Urdu text: Vajid 1902 {38}

Bekhud Dihlavi:

The Salamander is spoken of as a creature like the mongoose, but it is somewhat smaller than the mongoose. It is born in fire. Mirza Sahib says, through the wound in my liver I've held dominion, since a time when in the fireplace the Salamander hadn't even been born. That is, when the Salamander didn't even exist. (74)

Bekhud Mohani:

I was acquiring courage from the wound in my liver at a time when the Salamander had not even been born, and the fireplace was collecting the wherewithal for burning from the wound in my liver. That is, the wound in my liver gave rise to fire, fireplace, and Salamander. (91)


The Salamander is an animal the size of a large rat, about which in Persian and Urdu literature the story is famous that it is born in fire and lives there, the way fish and other water creatures live in water, and if [they] take [it] out of the fire then it dies. Some declare it to be a winged creature, and its other name is 'fire-eater bird'.... As yet, no such animal or bird has been found. (148)


JIGAR: {2,1}

BUREAUCRATIC: {1,1}; {16,1}; {38,7}; {45,5}; {57,2}; {61,5}; {81,5}; {88,1}; {109,3x}; {137,1}; {164,9-13}; {228,4}

The Salamander in the ghazal tradition is a mythical creature who dwells in fire; he may not even be a lizard at all. The verse presents us with 'A,B' lines, and it's for us to decide their relationship. If we take the lines as representing parallel situations, then I am like the Salamander, and the wound/scar of my liver is like a fire-place. This works elegantly, because my heart and liver are always fiery and hot, burning with passion; no normal person could even endure such heat, but I the true lover, like the Salamander in fire, can live in no other environment. To invoke the liver instead of the heart works well, because the liver is associated with endurance, and the verse emphasizes the long continuation of my fiery state. (For more on the liver, see {30,2}.)

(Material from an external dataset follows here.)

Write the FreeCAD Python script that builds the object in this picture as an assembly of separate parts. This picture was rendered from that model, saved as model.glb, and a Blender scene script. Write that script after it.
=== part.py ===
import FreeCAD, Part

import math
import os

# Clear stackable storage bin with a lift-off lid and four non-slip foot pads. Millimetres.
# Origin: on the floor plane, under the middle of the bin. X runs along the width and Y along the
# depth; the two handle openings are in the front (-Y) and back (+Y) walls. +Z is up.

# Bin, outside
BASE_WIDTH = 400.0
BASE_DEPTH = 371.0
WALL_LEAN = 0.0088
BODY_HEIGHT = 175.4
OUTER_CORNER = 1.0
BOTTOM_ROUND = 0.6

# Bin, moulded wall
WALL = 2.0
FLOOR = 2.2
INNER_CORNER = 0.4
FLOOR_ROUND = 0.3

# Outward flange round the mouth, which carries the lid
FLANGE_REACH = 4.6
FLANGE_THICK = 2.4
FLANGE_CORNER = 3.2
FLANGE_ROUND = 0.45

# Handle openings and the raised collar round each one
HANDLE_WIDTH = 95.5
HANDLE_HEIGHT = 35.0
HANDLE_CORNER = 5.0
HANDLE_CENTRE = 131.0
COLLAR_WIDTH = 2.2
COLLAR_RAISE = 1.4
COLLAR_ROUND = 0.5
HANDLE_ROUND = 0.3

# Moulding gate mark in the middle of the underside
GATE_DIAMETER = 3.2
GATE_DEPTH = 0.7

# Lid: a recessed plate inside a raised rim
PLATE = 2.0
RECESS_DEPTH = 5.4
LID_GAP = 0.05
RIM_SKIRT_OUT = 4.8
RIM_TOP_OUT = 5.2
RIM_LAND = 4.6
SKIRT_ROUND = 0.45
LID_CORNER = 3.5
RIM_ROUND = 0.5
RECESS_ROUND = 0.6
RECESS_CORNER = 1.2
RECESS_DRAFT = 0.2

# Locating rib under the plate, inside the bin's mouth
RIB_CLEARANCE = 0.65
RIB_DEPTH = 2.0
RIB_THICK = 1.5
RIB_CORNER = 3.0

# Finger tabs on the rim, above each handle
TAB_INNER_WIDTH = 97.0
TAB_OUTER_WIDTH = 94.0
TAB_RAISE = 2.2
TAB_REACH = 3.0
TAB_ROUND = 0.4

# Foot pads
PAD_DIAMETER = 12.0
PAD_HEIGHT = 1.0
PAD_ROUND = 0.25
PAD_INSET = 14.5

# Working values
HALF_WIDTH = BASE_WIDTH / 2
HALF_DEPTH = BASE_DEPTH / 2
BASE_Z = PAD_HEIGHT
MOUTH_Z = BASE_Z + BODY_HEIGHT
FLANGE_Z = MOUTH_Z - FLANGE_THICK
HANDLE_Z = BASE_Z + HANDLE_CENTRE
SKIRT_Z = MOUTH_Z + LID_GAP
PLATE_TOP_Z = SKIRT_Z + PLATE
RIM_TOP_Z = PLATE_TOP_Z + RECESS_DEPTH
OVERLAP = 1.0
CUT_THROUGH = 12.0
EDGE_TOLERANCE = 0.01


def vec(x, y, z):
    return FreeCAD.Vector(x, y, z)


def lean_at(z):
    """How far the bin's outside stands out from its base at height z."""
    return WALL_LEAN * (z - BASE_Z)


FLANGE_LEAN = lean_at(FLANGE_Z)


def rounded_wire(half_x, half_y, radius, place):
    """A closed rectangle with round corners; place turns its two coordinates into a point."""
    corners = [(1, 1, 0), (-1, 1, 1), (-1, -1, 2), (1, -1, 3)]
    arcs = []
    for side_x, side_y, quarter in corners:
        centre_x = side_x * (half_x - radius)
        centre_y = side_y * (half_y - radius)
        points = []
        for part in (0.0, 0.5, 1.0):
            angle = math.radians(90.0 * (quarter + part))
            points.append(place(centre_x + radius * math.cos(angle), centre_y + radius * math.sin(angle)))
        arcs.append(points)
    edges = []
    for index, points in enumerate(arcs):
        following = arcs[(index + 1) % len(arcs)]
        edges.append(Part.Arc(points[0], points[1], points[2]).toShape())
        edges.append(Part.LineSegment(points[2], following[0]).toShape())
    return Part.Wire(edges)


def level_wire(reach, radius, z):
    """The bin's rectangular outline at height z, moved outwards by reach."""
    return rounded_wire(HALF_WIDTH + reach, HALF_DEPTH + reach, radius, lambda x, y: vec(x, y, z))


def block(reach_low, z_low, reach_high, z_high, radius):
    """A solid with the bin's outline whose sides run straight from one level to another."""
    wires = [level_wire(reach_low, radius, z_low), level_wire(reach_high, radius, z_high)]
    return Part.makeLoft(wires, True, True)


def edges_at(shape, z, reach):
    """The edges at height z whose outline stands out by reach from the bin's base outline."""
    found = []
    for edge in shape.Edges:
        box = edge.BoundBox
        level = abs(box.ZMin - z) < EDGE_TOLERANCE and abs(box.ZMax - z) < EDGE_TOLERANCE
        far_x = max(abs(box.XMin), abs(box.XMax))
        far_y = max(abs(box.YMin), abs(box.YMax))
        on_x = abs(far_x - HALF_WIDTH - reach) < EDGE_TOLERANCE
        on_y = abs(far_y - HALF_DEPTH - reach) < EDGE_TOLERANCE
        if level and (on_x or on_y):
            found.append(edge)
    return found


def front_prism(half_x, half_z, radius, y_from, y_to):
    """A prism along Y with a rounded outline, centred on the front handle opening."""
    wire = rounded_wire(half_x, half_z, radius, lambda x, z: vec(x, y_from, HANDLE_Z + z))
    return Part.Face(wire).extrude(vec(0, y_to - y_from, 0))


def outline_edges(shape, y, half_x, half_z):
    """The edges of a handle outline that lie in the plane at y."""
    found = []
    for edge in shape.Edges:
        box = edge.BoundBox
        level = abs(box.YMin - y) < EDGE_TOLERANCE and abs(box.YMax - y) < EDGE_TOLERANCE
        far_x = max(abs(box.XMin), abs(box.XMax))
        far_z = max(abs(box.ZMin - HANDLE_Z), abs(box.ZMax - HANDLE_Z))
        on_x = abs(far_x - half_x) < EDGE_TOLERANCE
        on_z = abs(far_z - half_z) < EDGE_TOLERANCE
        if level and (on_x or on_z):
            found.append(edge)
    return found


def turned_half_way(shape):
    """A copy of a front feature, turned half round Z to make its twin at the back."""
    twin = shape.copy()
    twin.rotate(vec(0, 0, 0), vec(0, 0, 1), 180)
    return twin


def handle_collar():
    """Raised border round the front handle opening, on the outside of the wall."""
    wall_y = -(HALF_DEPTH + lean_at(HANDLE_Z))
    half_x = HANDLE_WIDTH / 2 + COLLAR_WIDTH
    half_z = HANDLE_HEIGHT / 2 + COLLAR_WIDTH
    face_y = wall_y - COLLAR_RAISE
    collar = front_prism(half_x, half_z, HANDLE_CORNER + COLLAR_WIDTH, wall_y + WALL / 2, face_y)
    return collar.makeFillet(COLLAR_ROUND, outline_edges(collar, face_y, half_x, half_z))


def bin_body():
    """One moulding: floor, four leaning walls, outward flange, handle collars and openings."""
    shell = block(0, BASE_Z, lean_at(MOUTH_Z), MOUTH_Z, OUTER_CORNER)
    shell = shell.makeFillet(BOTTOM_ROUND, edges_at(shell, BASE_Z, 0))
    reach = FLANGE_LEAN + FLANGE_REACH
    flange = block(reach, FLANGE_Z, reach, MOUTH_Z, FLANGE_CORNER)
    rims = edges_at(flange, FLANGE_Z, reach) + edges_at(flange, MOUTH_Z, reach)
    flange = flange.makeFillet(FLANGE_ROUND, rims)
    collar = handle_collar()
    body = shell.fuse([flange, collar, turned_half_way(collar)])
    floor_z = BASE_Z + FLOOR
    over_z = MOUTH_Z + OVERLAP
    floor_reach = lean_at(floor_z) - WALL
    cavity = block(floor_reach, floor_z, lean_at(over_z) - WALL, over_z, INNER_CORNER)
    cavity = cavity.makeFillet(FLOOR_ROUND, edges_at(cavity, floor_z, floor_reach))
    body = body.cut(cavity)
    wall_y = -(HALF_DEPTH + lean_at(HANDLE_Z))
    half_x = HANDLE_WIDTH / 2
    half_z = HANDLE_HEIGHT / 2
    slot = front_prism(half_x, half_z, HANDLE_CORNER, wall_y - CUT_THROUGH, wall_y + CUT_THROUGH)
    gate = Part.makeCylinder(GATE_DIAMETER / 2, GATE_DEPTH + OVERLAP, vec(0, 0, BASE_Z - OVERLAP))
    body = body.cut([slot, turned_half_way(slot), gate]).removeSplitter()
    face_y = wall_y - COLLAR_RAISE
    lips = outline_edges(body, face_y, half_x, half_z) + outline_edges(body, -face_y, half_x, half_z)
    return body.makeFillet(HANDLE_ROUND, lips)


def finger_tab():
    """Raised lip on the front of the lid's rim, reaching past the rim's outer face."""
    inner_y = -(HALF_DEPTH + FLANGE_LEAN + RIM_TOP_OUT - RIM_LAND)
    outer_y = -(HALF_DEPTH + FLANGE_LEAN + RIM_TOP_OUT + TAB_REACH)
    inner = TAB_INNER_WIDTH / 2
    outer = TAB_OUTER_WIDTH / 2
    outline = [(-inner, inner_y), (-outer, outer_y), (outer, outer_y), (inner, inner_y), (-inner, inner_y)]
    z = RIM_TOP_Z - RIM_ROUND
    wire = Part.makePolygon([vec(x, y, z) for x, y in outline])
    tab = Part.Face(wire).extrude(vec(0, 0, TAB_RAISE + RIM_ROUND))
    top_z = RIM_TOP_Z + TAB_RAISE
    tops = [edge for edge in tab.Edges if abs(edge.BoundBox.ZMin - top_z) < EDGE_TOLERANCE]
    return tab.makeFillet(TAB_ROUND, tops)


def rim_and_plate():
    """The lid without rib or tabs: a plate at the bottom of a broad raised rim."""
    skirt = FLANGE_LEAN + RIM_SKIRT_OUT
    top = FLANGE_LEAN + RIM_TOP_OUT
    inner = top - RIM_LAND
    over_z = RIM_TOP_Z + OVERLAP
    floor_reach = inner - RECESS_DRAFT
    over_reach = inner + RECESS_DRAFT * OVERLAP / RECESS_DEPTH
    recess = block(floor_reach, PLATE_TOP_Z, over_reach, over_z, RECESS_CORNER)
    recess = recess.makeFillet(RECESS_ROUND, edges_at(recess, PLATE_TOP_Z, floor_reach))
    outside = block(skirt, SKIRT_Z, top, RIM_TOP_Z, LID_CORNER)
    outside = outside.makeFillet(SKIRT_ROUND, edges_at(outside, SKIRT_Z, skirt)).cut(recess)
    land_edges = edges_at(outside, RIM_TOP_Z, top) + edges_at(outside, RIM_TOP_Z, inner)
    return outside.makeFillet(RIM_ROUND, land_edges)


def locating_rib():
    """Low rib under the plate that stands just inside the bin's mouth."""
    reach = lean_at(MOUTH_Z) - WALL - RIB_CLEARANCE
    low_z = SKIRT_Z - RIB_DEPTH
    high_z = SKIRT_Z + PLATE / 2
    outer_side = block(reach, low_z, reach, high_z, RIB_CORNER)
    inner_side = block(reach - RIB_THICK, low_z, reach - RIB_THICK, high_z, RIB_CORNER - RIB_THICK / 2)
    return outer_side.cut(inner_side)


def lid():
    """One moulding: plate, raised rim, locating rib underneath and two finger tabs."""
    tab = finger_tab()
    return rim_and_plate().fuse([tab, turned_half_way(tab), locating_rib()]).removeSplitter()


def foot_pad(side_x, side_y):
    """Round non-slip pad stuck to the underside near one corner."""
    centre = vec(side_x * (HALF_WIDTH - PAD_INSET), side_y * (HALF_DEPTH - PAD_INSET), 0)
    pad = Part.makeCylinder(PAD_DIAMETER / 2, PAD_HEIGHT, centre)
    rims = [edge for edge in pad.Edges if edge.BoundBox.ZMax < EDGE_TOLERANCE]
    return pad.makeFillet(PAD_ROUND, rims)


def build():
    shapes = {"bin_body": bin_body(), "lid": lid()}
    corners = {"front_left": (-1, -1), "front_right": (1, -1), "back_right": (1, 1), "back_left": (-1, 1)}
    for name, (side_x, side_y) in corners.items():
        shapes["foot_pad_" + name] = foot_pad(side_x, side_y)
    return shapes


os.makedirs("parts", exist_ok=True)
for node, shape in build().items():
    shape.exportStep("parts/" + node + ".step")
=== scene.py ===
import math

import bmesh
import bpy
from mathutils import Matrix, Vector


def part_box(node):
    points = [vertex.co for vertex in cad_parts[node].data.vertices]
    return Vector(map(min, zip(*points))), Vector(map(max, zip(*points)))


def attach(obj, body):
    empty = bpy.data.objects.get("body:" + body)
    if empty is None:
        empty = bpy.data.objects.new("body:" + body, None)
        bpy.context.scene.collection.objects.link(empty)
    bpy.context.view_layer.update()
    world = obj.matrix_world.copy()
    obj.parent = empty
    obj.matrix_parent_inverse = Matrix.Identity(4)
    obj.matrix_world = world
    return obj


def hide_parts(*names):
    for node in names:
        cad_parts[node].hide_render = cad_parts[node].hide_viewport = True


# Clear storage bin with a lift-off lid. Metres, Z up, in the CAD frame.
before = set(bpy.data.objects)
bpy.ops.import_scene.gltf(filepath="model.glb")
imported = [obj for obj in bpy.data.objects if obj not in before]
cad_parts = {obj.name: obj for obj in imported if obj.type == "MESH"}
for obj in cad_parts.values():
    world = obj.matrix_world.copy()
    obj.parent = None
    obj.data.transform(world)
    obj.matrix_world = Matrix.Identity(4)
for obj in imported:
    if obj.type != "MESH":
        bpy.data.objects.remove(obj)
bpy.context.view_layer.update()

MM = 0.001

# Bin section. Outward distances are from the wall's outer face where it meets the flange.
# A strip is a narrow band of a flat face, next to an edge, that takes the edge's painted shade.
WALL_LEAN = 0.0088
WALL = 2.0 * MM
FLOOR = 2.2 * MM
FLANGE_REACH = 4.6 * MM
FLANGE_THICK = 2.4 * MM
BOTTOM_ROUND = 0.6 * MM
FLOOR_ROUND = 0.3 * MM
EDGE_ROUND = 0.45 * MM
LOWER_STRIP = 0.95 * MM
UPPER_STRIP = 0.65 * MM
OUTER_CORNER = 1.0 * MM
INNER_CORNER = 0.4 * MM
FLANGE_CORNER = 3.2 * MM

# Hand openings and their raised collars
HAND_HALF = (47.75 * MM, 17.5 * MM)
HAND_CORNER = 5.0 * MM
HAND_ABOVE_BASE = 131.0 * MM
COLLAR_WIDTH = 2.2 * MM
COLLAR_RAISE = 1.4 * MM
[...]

The enjoyable bureaucratic wordplay adds a touch of humor to the verse. I have a ta;h.siil , while the Salamander has a jaagiir . That makes me a ta;h.siil-daar and him a jaagiir-daar . Anybody who knows anything about British Indian history will recognize these two colonial administrative categories. The former officer is more of a revenue collector, the latter more of a landlord, but there could be considerable overlap. Certainly Ghalib's audience would have known both categories very well. Is it better to have revenue-collecting rights based on a liver-wound, or residential rights in a fire-place?

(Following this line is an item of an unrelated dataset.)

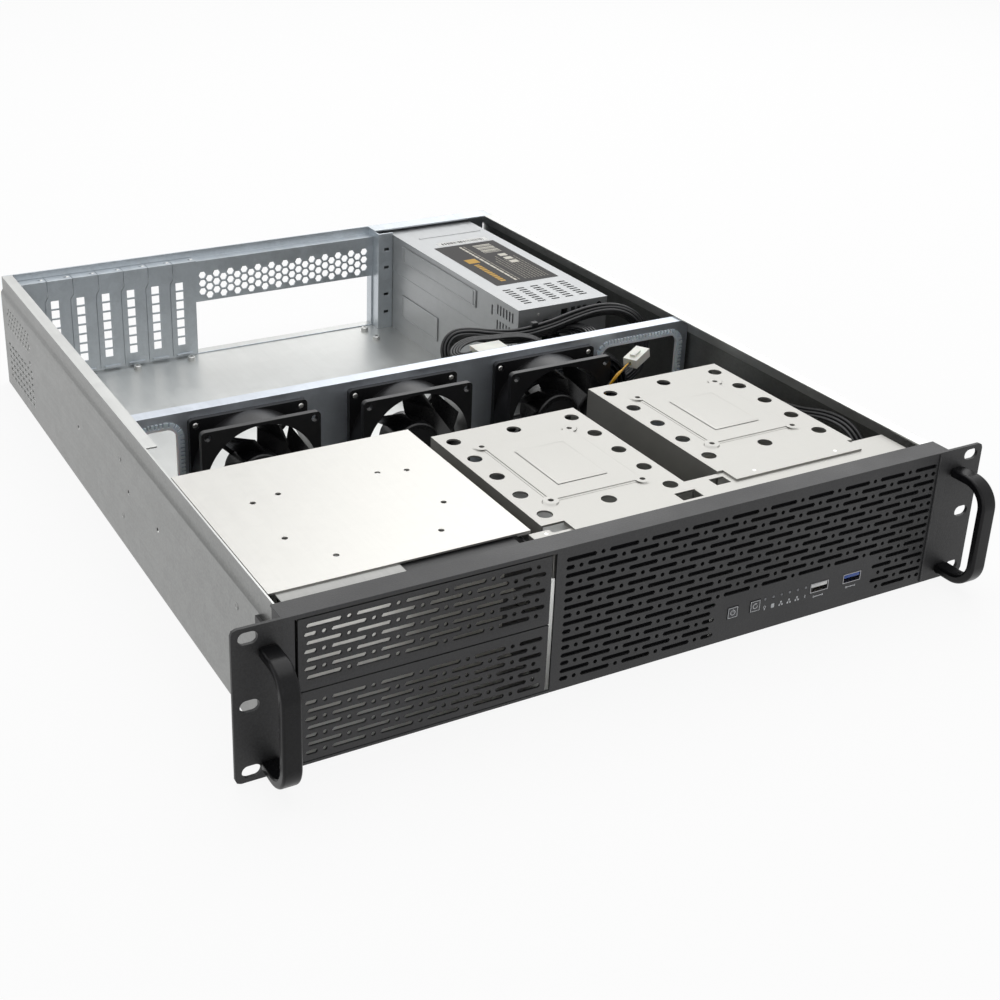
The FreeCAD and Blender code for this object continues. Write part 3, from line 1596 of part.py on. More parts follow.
make_chassis_tray()
make_front_bezel()
make_blanks()
make_ears_and_handles()
make_controls()
make_bay_cage()
make_drive_cage("drive_cage_middle", d.middle_cage_x, d.middle_cage_rear, d.cage_width / 2 - 14.5, 12.0, 31.0)
make_drive_cage("drive_cage_right", d.right_cage_x, d.right_cage_rear, d.cage_width / 2 - 4, d.cage_tongue_front, d.cage_side_front)
make_front_crossbar()
make_cage_screws()
make_fan_wall()
make_edge_trims()
for fan_number in range(3):
    make_fan(fan_number)
make_fan_screws()
make_rear_panel()
make_pci_covers()
make_pci_screws()
make_rear_post()
make_psu_case()
make_psu_cover()
make_psu_inside()
make_psu_fan()
make_psu_inlet()
make_board_studs()
make_cables()

doc.recompute()
for item in doc.Objects:
    if "Invalid" in item.State or "Error" in item.State:
        raise RuntimeError("%s did not build: %s" % (item.Name, item.State))
labels = [piece.Label for piece in finished]
if len(set(labels)) != len(labels):
    raise RuntimeError("two pieces share a name")
for piece in finished:
    if piece.Shape.isNull() or not piece.Shape.isValid():
        raise RuntimeError("%s has no valid shape" % piece.Label)

os.makedirs("parts", exist_ok=True)
for piece in finished:
    piece.Shape.exportStep(os.path.join("parts", piece.Label + ".step"))
print("%d pieces written" % len(finished))
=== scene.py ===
import json
import math
import random

import bpy
from mathutils import Matrix, Vector


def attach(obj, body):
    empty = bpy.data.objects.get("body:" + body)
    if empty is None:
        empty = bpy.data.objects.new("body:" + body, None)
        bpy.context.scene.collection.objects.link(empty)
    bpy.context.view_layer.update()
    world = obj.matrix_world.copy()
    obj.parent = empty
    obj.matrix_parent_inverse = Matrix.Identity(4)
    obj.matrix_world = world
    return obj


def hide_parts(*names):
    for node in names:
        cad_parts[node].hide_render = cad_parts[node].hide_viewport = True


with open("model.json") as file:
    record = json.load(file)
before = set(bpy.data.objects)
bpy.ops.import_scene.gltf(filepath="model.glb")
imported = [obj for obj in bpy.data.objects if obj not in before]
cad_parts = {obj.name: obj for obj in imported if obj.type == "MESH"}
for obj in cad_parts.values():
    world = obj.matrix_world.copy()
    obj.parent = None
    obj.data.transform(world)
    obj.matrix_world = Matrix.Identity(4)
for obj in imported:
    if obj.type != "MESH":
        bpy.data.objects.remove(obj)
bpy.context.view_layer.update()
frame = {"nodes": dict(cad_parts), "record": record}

bl_info = {
    "name": "Rackmount server case",
    "version": (1, 0, 0),
    "blender": (4, 5, 0),
    "location": "View3D > Sidebar > Server case",
    "description": "Dresses an empty two unit server case: steel, coats, leads, screws and stage",
    "category": "Object",
}

MM = 0.001
RACK_PLANE = -260.5  # where the rack plane lies along Y, in millimetres


def at(x, y, z):
    """A place given in millimetres, with Y counted from the rack plane."""
    return Vector((x * MM, (y + RACK_PLANE) * MM, z * MM))


def linear(code):
    """An sRGB hex value as linear red, green, blue and alpha."""
    parts = [int(code[i : i + 2], 16) / 255 for i in (1, 3, 5)]
    return [p / 12.92 if p <= 0.04045 else ((p + 0.055) / 1.055) ** 2.4 for p in parts] + [1.0]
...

My rights also antedate those of the Salamander. Since the Salamander has been living in fire for centuries, my claim must go very far back indeed; I speak as the archetypal passionate lover, and gloat over my ancient patent of nobility. My writ has run seemingly forever: I and my liver-wound go back farther than anyone can remember. Was there ever a time when I was not a lover-- when I didn't suffer, and didn't glory in the suffering?

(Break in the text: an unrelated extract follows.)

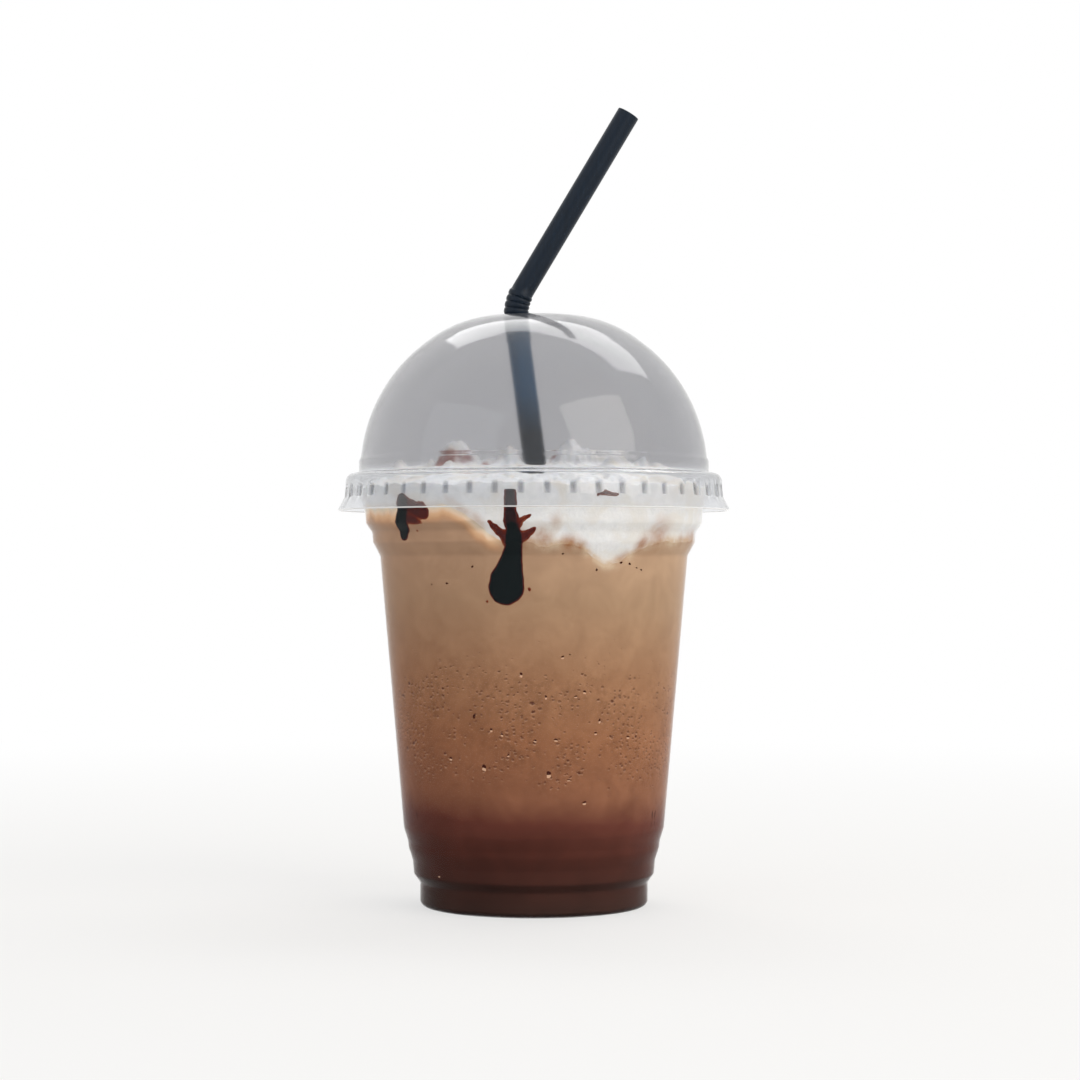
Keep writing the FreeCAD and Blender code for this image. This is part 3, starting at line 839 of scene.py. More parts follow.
@dataclass
class Cup:
    """Clear cup: recessed base panel, stepped foot, tapered body, stepped shoulder and rolled rim."""

    height: float
    rim_radius: float
    wall: float = 0.5
    rim_width: float = 2.9
    rim_drop: float = 2.6
    rim_roll: float = 1.15
    mouth_depth: float = 4.0
    shoulder_width: float = 5.4
    shoulder_height: float = 21.2
    body_taper: float = 6.25
    body_foot_z: float = 20.6
    foot_step: float = 4.3
    foot_height: float = 6.2
    foot_corner: float = 1.6
    foot_ring_width: float = 3.6
    panel_rise: float = 3.0
    panel_slope: float = 2.4
    step_round: float = 1.1
    foot_rings: tuple = ((1.65, 8.5, 12.0), (3.05, 15.4, 17.0))
    shoulder_rings: tuple = ((1.9, 3.6, 6.2), (3.7, 8.5, 11.4))
    segments: int = 256

    def __post_init__(self) -> None:
        """Each stage of the wall is narrower than the one above it."""
        self.mouth_radius = self.rim_radius - self.rim_width
        self.body_top_radius = self.mouth_radius - self.shoulder_width
        self.body_top_z = self.height - self.shoulder_height
        self.body_foot_radius = self.body_top_radius - self.body_taper
        self.foot_radius = self.body_foot_radius - self.foot_step
        self.panel_radius = self.foot_radius - self.foot_ring_width - self.panel_slope

    def outline(self) -> np.ndarray:
        """Corners of the outer face, from the middle of the base panel out and up to the rolled rim's end."""
        draft = (self.body_top_radius - self.body_foot_radius) / (self.body_top_z - self.body_foot_z)
        small = self.step_round
        corners = [
            (0.0, self.panel_rise, 0.0),
            (self.panel_radius, self.panel_rise, small),
            (self.panel_radius + self.panel_slope, 0.0, small),
            (self.foot_radius, 0.0, self.foot_corner),
            (self.foot_radius, self.foot_height, small),
        ]
        for proud, low, high in self.foot_rings:
            corners.append((self.foot_radius + proud, low, small))
            corners.append((self.foot_radius + proud + draft * (high - low), high, small))
        corners.append((self.body_foot_radius, self.body_foot_z, small))
        corners.append((self.body_top_radius, self.body_top_z, small))
        for proud, low, high in self.shoulder_rings:
            corners.append((self.body_top_radius + proud, self.body_top_z + low, small))
            upper = self.body_top_radius + proud + draft * (high - low)
            corners.append((upper, self.body_top_z + high, small))
        roll_top, roll_edge = self.height - self.wall, self.rim_radius - self.wall
        corners += [
            (self.mouth_radius, self.height - self.mouth_depth, small),
            (self.mouth_radius, roll_top, self.rim_roll),
            (roll_edge, roll_top, self.rim_roll),
            (roll_edge, self.height - self.rim_drop, 0.0),
        ]
        return np.array(corners)

    def inside(self, into_wall: float) -> np.ndarray:
        """The profile that a filling takes when it reaches a given depth into the wall, up to the mouth."""
        line = rounded(beside(self.outline(), self.wall - into_wall))
        top = np.argmax(line[:, 1] > self.height - self.wall)
        return line[:top]

    def inside_radius(self, height: np.ndarray, into_wall: float) -> np.ndarray:
        """Radius of that profile at each height above the foot's corner."""
        line = self.inside(into_wall)
        rising = line[np.argmin(line[:, 1]):]
        return np.interp(height, rising[:, 1], rising[:, 0])

    def build(self, finish: ClearPET) -> bpy.types.Object:
        """The outer and the inner face turned about the axis, one closed wall."""
        outline = self.outline()
        outer, inner = rounded(outline), rounded(beside(outline, self.wall))
        line = np.vstack((outer, inner[::-1]))
        points = turned(line[:, :1], line[:, 1:], angles_round(self.segments)[None, :])
        return make_piece("cup_wall", grid(points).outward(), finish.material(), ["cup"])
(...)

Nazm reads the second line as an even stronger claim: by virtue of the wound of the liver, I hold my rights and perquisites very legitimately; by contrast, the lowly Salamander has never become an estate-holder at all. Through my wounded liver I suffer for my rights, I pay for them in blood, so that they're powerfully established. By contrast, the Salamander is perfectly happy in fire, and never endures any pain at all, so that his claim is much weaker.

The meaning of aatish-kadah as 'fire-temple' is also a possibility; on this, see {173,10}. On this reading, my rights of collection and acquisition (of money? of 'attainment'? of learning?) are grounded in the almost sacred status of my wounded liver. My estate is thus a quasi-religious space, and is secured by my own inner struggle and suffering. By contrast, the petty and frivolous Salamander doesn't get to have such a sacred space as a 'fire-temple' for his estate at all: perhaps he's only allowed to visit it, not to claim it; or perhaps he's denied access to it entirely. On this reading, there's fire-- and then there's sacred fire.

Compare Mir's similar claim of ancient rights and sufferings: he was a 'consecrated lamp' even before the winds were created: M{456,8}.